La propuesta de los ocho profesores eméritos de la UNAM, apoyada por un montón de intelectuales distinguidos, parecería ser un cauce para la solución del problema de la huelga. Al menos, algunos de los eméritos han tenido la oportunidad de ser oídos, sin demasiado escándalo, por los huelguistas.
Me siento obligado a decir que no estoy de acuerdo con su propuesta. Porque implica la pérdida de autoridad de la UNAM y su sometimiento a decisiones colectivas que, en mi concepto, no tienen por qué aceptarse. El problema es muy simple: la UNAM no es una asamblea democrática ni debe ser gobernada por decisiones mayoritarias. No se trata de una organización política, sino de un centro de enseñanza e investigación que, por su propia naturaleza, no puede quedar supeditado al arbitrio de los estudiantes. Por el camino asambleísta habría que someter a aprobación de los alumnos sus calificaciones, los temas a estudio, la elección de las obras de consulta y, por supuesto, la elección misma de autoridades y profesores, a los que se amenazaría con el veto permanente de los estudiantes.
Ya pasó antes. En ocasión del infeliz conflicto de 1966 contra el rector Ignacio Chávez y el director de la Facultad de Derecho, César Sepúlveda, los estudiantes vetaron al maestro Arsenio Farell, quien había ganado brillantemente una cátedra de Derecho Civil por oposición, adicional a la que por concurso de méritos le correspondía en Procesal. El Decano a cargo de la facultad, Cayetano Ruiz, le pidió a Farell que no se presentara a dar clases por así haberlo exigido los violentos ganadores del conflicto. Con ese motivo mandé un escrito al Decano, diciéndole que era una vergüenza esa decisión, y le presenté mi renuncia. Explicaba entonces Derecho Civil, y había sido declarado titular por concurso de méritos. Fue mi huelga personal a la que nadie hizo caso, salvo mi propia conciencia.
Tardé muchos años en volver a la facultad. Antes de mi regreso, inicié una larga estancia, grata, en la ENEP Acatlán. Pero ya eran otros tiempos y la UNAM había recobrado su antiguo prestigio y la demagogia ya no tenía lugar. Hasta este momento, por supuesto.
La universidad es un mundo jerarquizado, nos guste o no. Estoy de acuerdo en que los órganos colegiados puedan aceptar la presencia de estudiantes, empleados, profesores e investigadores, pero no se trata de una cogestión. La gestión corresponde a las autoridades, de la misma manera que la aprobación de los planes de estudio, concursos para el ingreso académico y para los ascensos y demás actividades académicas.

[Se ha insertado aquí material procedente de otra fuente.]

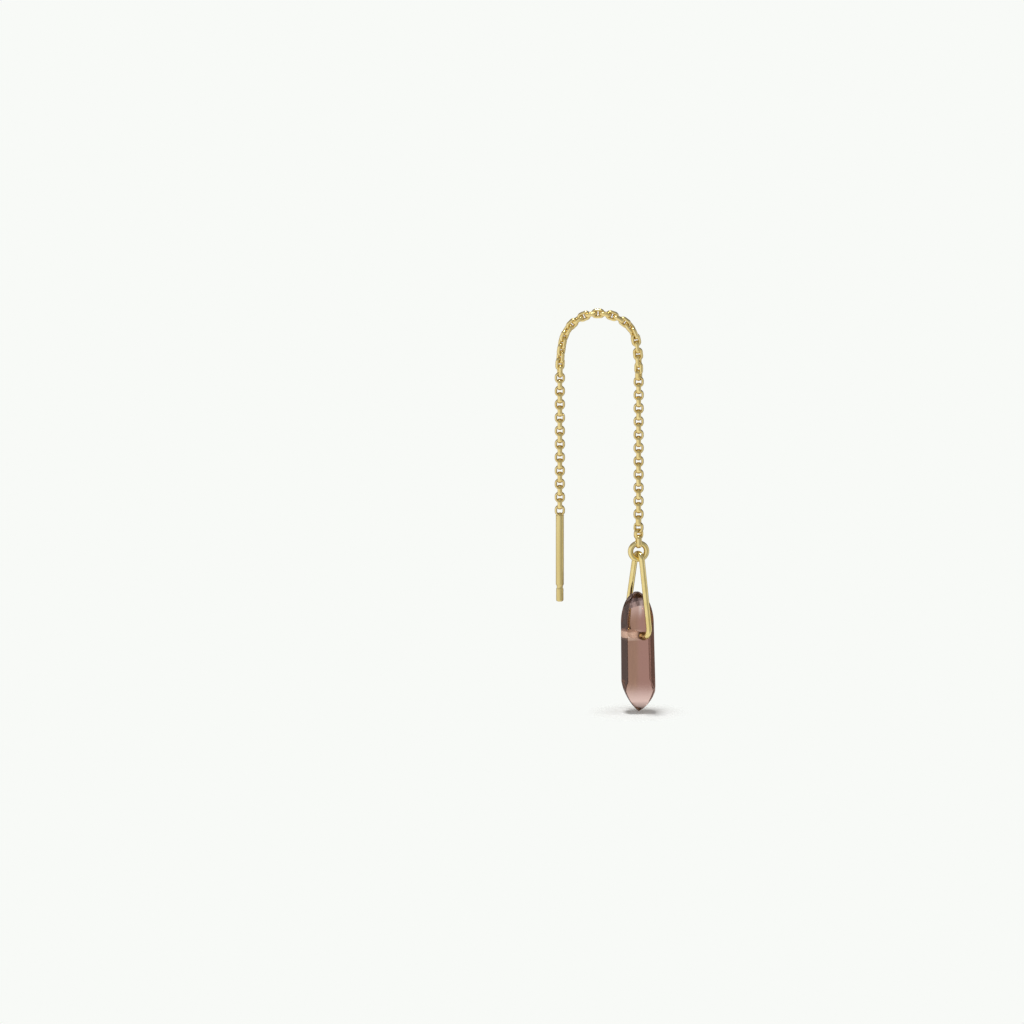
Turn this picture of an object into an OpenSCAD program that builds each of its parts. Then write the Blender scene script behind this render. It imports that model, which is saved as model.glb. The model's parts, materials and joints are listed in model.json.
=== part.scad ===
// Threader earring: a fine trace chain bent over the ear, with a thread bar soldered to its
// back end and a jump ring at its front end. The jump ring carries a triangular wire frame, and
// a double-pointed crystal is threaded on the frame's crossbar.
//
// Millimetres. The origin is the middle of the chain's top link, where the chain lies in the
// pierced ear. +Z is up, +X points to the front strand and -Y to the viewer.

/* [Chain] */
// Thickness of the wire of a chain link
link_wire = 0.26; // [0.22:0.01:0.28]
// Width of the hole in a chain link
link_hole_w = 0.78; // [0.74:0.01:0.9]
// Clear gap between two links that hold each other where the chain is pulled tight
link_gap = 0.14; // [0.1:0.01:0.16]
// Extra gap between two links in the straight strands
strand_slack = 0.06; // [0:0.01:0.08]
// Clear space in a link between the two links that it holds
link_play = 0.12; // [0.1:0.01:0.3]
// Links from the top link to the end of the bend, on the back side
back_arch_links = 11; // [8:1:16]
// Links from the top link to the end of the bend, on the front side
front_arch_links = 11; // [8:1:16]
// Links in the straight back strand, above the link that is soldered to the bar
back_strand_links = 20; // [12:1:40]
// Links in the straight front strand, above the link that holds the jump ring
front_strand_links = 25; // [12:1:40]

/* [Thread bar] */
// Diameter of the bar
bar_d = 1; // [0.8:0.05:1.2]
// Length of the bar, from its top face to its rounded end
bar_l = 11; // [8:0.5:20]
// Depth that the soldered link is sunk into the bar's top
solder_depth = 0.22; // [0.15:0.01:0.25]
// Step in radius from the bar down to the end piece below its groove
tip_step = 0.04; // [0:0.01:0.06]
// Length of the end piece below the groove
tip_l = 1.55; // [1:0.05:2.5]
// Rounding of the end piece's lower edge
tip_round = 0.24; // [0.1:0.02:0.32]
// Width of the groove
groove_w = 0.6; // [0.3:0.05:1]
// Depth of the round-bottomed groove below the bar's surface
groove_depth = 0.12; // [0.08:0.01:0.2]

/* [Jump ring] */
// Thickness of the jump ring's wire
ring_wire = 0.6; // [0.45:0.05:0.7]
// Clear space in the jump ring between the link and the wire frame
ring_play = 0.41; // [0.3:0.01:1]
// Gap between the jump ring and what it touches
ring_gap = 0.08; // [0.06:0.01:0.12]
// Turn of the jump ring about the vertical, with its front side away from the viewer
ring_turn = 12; // [0:1:20]

/* [Wire frame] */
// Thickness of the frame's wire
frame_wire = 0.62; // [0.5:0.02:0.7]
// Outer height of the frame
frame_h = 10.85; // [9:0.05:14]
// Clear space on each side between the crystal's full width and the frame's widest place
side_gap = 0.66; // [0.5:0.01:1]
// Outer radius of the frame's top bend
frame_top_r = 1.25; // [1.15:0.05:1.5]
// Outer radius of the frame's two lower bends
frame_low_r = 1.4; // [1.2:0.05:1.5]
// Step in radius from the frame's wire down to its crossbar, which the crystal hangs on
crossbar_step = 0.03; // [0.02:0.01:0.06]
// Depth that each end of the crossbar is sunk into a low bend
crossbar_lap = 0.1; // [0.05:0.01:0.15]
// Turn of the frame about the vertical, with its front side towards the viewer
frame_turn = 62; // [55:1:90]

/* [Crystal] */
// Length of the crystal from tip to tip
crystal_l = 15.2; // [12:0.1:18]
// Width of the crystal across two opposite edges
crystal_w = 4.1; // [3.4:0.1:5]
// Angle that each of the two wide faces takes up around the crystal
wide_face_angle = 87; // [60:1:100]
// Turn of the crystal about its own length, from the drill hole to the edge of a wide face
edge_turn = 22; // [0:1:44]
// Length of the upper point
upper_point_l = 4; // [3:0.1:4.6]
// Length of the lower point
lower_point_l = 4; // [3:0.1:6]
// Distance of the drill hole below the upper tip
hole_drop = 5.5; // [5.2:0.1:6]
// Gap around the wire in the drill hole
hole_gap = 0.08; // [0.05:0.01:0.12]

/* [Hidden] */
$fn = 64;

// Bend of the chain from level at its top link to straight down.
// Columns: share of that side's arch links, share of the quarter turn.
BACK_BEND = [[0, 0], [0.64, 0.89], [1, 1]];
FRONT_BEND = [[0, 0], [0.36, 0.41], [0.64, 0.88], [1, 1]];

// Twist of the chain about its own line, on top of the quarter turn from link to link.
// Columns: share of that side's arch links, degrees.
BACK_TWIST = [[0.15, 0], [0.35, 18], [0.55, 42], [0.8, 42], [1.1, 0]];
FRONT_TWIST = [[0.27, 0], [0.73, 90], [0.82, 90], [1, 130], [1.18, 90]];

// Twist of the last front links, which turns the last link square to the jump ring.
// Columns: links before the last one, share of the twist.
END_TWIST = [[0, 1], [1, 0.65], [2, 0.33], [3, 0.1], [4, 0]];

// Facet rows of the crystal's two points, from the tip to the prism.
// Columns: share of the point's length, share of half the crystal's width.
UPPER_SHARES = [[0, 0.12], [0.1, 0.4], [0.3, 0.68], [0.62, 0.89], [1, 0.97]];
LOWER_SHARES = [[0, 0.04], [0.2, 0.39], [0.5, 0.73], [0.77, 0.92], [1, 1]];

// A link's hole is as long as two wires, their gaps and the space between them.
slack_gap = link_gap + strand_slack;
link_hole_l = 2 * (link_wire + slack_gap) + link_play;
tight_step = link_hole_l - link_gap;
slack_step = link_hole_l - slack_gap;

back_links = back_arch_links + back_strand_links;
front_links = front_arch_links + front_strand_links;

// The link that holds the jump ring also holds the chain's last link above it.
ring_link_hole_l = slack_gap + link_wire + ring_wire + 2 * ring_gap;
ring_link_hole_w = max(link_hole_w, ring_wire + 2 * ring_gap);

// The jump ring's hole holds the link's wire and the frame's wire.
ring_hole_d = link_wire + frame_wire + 2 * ring_gap + ring_play;
ring_bend_r = (ring_hole_d + ring_wire) / 2;

back_end = walk(back_links, back_arch_links, BACK_BEND);
front_end = walk(front_links, front_arch_links, FRONT_BEND);

bar_link_z = back_end.y - slack_step / 2;
bar_top_z = bar_link_z - link_hole_l / 2 - link_wire + solder_depth;
bar_x = -back_end.x;

pendant_x = front_end.x;
ring_link_z = front_end.y + slack_gap / 2 - ring_link_hole_l / 2;
ring_top_wire_z = ring_link_z - ring_link_hole_l / 2 + ring_gap + ring_wire / 2;
ring_z = ring_top_wire_z - ring_bend_r;
ring_low_wire_z = ring_z - ring_bend_r;

frame_w = crystal_w + 2 * (side_gap + frame_wire);
low_bend_x = frame_w / 2 - frame_low_r;
frame_top_z = ring_low_wire_z + ring_wire / 2 + ring_gap + frame_wire;
crossbar_z = frame_top_z - frame_h + frame_wire / 2;
hole_r = frame_wire / 2 + hole_gap;

crystal_top_z = crossbar_z + hole_drop;

// Slope of link k below level: it follows the bend table and then hangs straight down.
function slope(k, arch_links, bend) = 90 * lookup(min(1, k / arch_links), bend);

// Length of the chain's line in link k
function step(k, arch_links) = k > arch_links ? slack_step : tight_step;

// Way along link k, as [outwards, upwards]
function way(k, arch_links, bend) =
    step(k, arch_links) * [cos(slope(k, arch_links, bend)), -sin(slope(k, arch_links, bend))];

// Lower end of link k's stretch of the chain's line, from the top link outwards
function walk(k, arch_links, bend) =
    k == 0 ? [tight_step / 2, 0] : walk(k - 1, arch_links, bend) + way(k, arch_links, bend);

function middle(k, arch_links, bend) =
    walk(k - 1, arch_links, bend) + way(k, arch_links, bend) / 2;

// Neighbours stand square to each other, and the twist comes on top.
function roll(k, arch_links, twist) = 90 * k + lookup(k / arch_links, twist);

// A half turn of round wire in the XZ plane, around the side that faces +X
module half_turn(bend_r, wire) {
    rotate([90, 0, 0]) rotate([0, 0, -90]) rotate_extrude(angle = 180)
        translate([bend_r, 0]) circle(d = wire);
}

// A closed link of round wire in the XZ plane, long along X
module link(hole_l, hole_w, wire) {
    bend_r = (hole_w + wire) / 2;
    side_l = hole_l - hole_w;
    for (end = [0, 180])
        rotate([0, end, 0]) translate([side_l / 2, 0, 0]) {
            half_turn(bend_r, wire);
            translate([-side_l, 0, bend_r]) rotate([0, 90, 0]) cylinder(d = wire, h = side_l);
        }
}

// One side of the chain, below the top link. The side is 1 for the front and -1 for the back.
module chain_side(side, links, arch_links, bend, twist, end_twist) {
    for (k = [1 : links]) {
        at = middle(k, arch_links, bend);
        turn = roll(k, arch_links, twist) + end_twist * lookup(links + 1 - k, END_TWIST);
        translate([side * at.x, 0, at.y])
            rotate([turn, side * slope(k, arch_links, bend), 0])
                link(link_hole_l, link_hole_w, link_wire);
    }
}

// Twist that the last front link still needs to stand square to the jump ring
function missing_twist() =
    let (end_roll = roll(front_links + 1, front_arch_links, FRONT_TWIST))
        90 - ring_turn - end_roll % 180;

module chain() color("gold") {
    link(link_hole_l, link_hole_w, link_wire);
    chain_side(-1, back_links, back_arch_links, BACK_BEND, BACK_TWIST, 0);
    chain_side(1, front_links, front_arch_links, FRONT_BEND, FRONT_TWIST, missing_twist());
    translate([pendant_x, 0, ring_link_z]) rotate([90 - ring_turn, 90, 0])
        link(ring_link_hole_l, ring_link_hole_w, link_wire);
}

// Outline of the bar and its end piece, from the axis outwards, with the rounded lower edge
module bar_outline() {
    tip_r = bar_d / 2 - tip_step;
    groove_y = tip_l + groove_w / 2;
    groove_r = (groove_w ^ 2 / 4 + groove_depth ^ 2) / (2 * groove_depth);
    difference() {
        union() {
            translate([0, groove_y]) square([bar_d / 2, bar_l - groove_y]);
            translate([0, tip_round]) square([tip_r, groove_y - tip_round]);
        }
        translate([bar_d / 2 - groove_depth + groove_r, groove_y]) circle(r = groove_r);
    }
    square([tip_r - tip_round, tip_round]);
    intersection() {
        translate([tip_r - tip_round, tip_round]) circle(r = tip_round);
        square([tip_r, tip_round]);
    }
}

module thread_bar() color("gold") {
    translate([bar_x, 0, bar_top_z - bar_l]) rotate_extrude() bar_outline();
    translate([bar_x, 0, bar_link_z])
        rotate([roll(back_links + 1, back_arch_links, BACK_TWIST), 90, 0])
            link(link_hole_l, link_hole_w, link_wire);
}

module jump_ring() color("gold") {
    translate([pendant_x, 0, ring_z]) rotate([90, 0, ring_turn]) rotate_extrude()
        translate([ring_bend_r, 0]) circle(d = ring_wire);
}

// An arc of the frame's wire in the XZ plane, from +X towards +Z
module frame_bend(bend_r, turn) {
    rotate([90, 0, 0]) rotate_extrude(angle = turn) translate([bend_r, 0]) circle(d = frame_wire);
}

// One side of the frame, from the middle of the top bend to the end of the low bend. Each
// stretch of wire starts where the last one ends. The origin is the crossbar's middle.
module frame_side() {
    top_r = frame_top_r - frame_wire / 2;
    low_r = frame_low_r - frame_wire / 2;
    span = [low_bend_x, frame_h - frame_wire - top_r - low_r];
    lean = atan2(span.x, span.y) + asin((low_r - top_r) / norm(span));
    leg_l = sqrt(norm(span) ^ 2 - (low_r - top_r) ^ 2);
    intersection() {
        translate([0, 0, span.y + low_r]) rotate([0, -lean, 0]) {
            frame_bend(top_r, 100 - lean);
            translate([top_r, 0, 0]) rotate([180, 0, 0]) {
                cylinder(d = frame_wire, h = leg_l);
                translate([-low_r, 0, leg_l]) frame_bend(low_r, 90 + lean);
            }
        }
        translate([0, -frame_wire, -frame_wire])
            cube([frame_w, 2 * frame_wire, frame_h + frame_wire]);
    }
}

module crossbar() {
    bar_end = low_bend_x + crossbar_lap;
    translate([-bar_end, 0, 0]) rotate([0, 90, 0])
        cylinder(d = frame_wire - 2 * crossbar_step, h = 2 * bar_end);
}

module wire_frame() color("gold") {
    translate([pendant_x, 0, crossbar_z]) rotate([0, 0, -frame_turn]) {
        for (side = [0, 180]) rotate([0, 0, side]) frame_side();
        crossbar();
    }
}

// Height and half width of each row of corners, from the lower tip to the upper one
function crystal_rows() = concat(
    [for (row = LOWER_SHARES) [crystal_top_z - crystal_l + row.x * lower_point_l, row.y * crystal_w / 2]],
    [for (i = [len(UPPER_SHARES) - 1 : -1 : 0])
        [crystal_top_z - UPPER_SHARES[i].x * upper_point_l, UPPER_SHARES[i].y * crystal_w / 2]]);

// Directions of the six corners from the drill hole. Opposite faces are parallel.
function corner_turns() =
    let (narrow_face_angle = (180 - wide_face_angle) / 2)
        [for (half = [0, 180]) for (corner = [0 : 2]) half + edge_turn + corner * narrow_face_angle];

module crystal_body() {
    rows = crystal_rows();
    corners = [for (row = rows) for (turn = corner_turns())
        [row.y * cos(turn), row.y * sin(turn), row.x]];
    bands = [for (i = [0 : len(rows) - 2]) for (side = [0 : 5])
        let (next = (side + 1) % 6)
            [6 * i + side, 6 * i + 6 + side, 6 * i + 6 + next, 6 * i + next]];
    top = 6 * (len(rows) - 1);
    ends = [[for (side = [0 : 5]) side], [for (side = [5 : -1 : 0]) top + side]];
    polyhedron(corners, concat(bands, ends));
}

module crystal() {
    color("rosybrown") translate([pendant_x, 0, 0]) rotate([0, 0, -frame_turn]) difference() {
        crystal_body();
        translate([-crystal_w, 0, crossbar_z]) rotate([0, 90, 0])
            cylinder(r = hole_r, h = 2 * crystal_w);
    }
}

chain();
thread_bar();
jump_ring();
wire_frame();
crystal();
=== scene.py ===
"""Threader earring: the finish of its chain, thread bar, jump ring, wire frame and crystal.

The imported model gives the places. Sizes are in millimetres, and the meshes are in metres.
"""
import json
import math

import bmesh
import bpy
from mathutils import Euler, Matrix, Vector


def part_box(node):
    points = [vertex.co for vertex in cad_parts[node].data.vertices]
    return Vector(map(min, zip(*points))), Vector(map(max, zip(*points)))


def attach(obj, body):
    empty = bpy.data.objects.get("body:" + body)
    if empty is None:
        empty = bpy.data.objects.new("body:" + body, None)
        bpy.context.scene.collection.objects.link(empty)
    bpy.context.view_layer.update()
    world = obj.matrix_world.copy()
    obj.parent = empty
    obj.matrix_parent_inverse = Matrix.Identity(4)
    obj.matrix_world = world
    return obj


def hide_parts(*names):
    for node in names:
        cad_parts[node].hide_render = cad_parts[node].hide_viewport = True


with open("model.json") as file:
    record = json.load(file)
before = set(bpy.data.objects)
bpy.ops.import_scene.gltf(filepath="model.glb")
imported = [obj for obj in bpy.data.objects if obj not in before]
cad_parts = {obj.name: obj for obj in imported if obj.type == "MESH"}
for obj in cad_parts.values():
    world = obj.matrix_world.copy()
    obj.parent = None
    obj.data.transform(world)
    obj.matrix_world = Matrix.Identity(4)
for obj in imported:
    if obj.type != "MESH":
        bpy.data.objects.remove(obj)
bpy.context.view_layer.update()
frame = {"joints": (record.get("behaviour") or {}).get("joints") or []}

MM = 0.001
QUARTER_TURN = math.pi / 2
# Points nearer than this are merged
MERGE_GAP = 0.0001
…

No es un argumento aceptable que las decisiones tomadas en esos (eufemísticamente) denominados "espacios de discusión y análisis", para los que no se propone un mecanismo de elección de los respectivos integrantes de las comisiones, tengan que ser aprobadas por el Consejo Universitario, porque ya en el punto 2, parte final, se dice que "El Consejo Universitario prestará atención preferente a las conclusiones obtenidas en dichos espacios, y las traducirá en resoluciones". A buen entendedor, con un compromiso de esa índole, basta.
No se puede gobernar un centro de estudios y de investigación con criterios supuestamente democráticos. La democracia es para la nación y el compromiso fundamental en la formación del Estado. La universidad, con acceso de todos los que tengan capacidad para entrar en ella ųy no me refiero a la capacidad económicaų se debe regir, en cambio, por el más exigente requisito de selección de los mejores, no de los más audaces. Nada de pases automáticos.
Pero, además, a estas alturas es más que evidente que el problema no es universitario sino político. Se trata de crear y mantener un foco de conflicto, lo que se hace evidente por la constante modificación de las peticiones. Ahora, el pretexto es la supuesta privatización. Por ello mismo, la solución del problema no está en la universidad, sino en el gobierno. Que hasta ahora se ha desentendido por el fantasma del 68 y la proximidad del proceso electoral. Pero lo cierto es que hay violación del estado de derecho, y que el gobierno está obligado a restituir a la universidad en la posesión física y jurídica de sus instalaciones. No propongo la violencia, sino la simple y eficaz aplicación del derecho.
Entretanto, las universidades privadas viven su momento de gloria.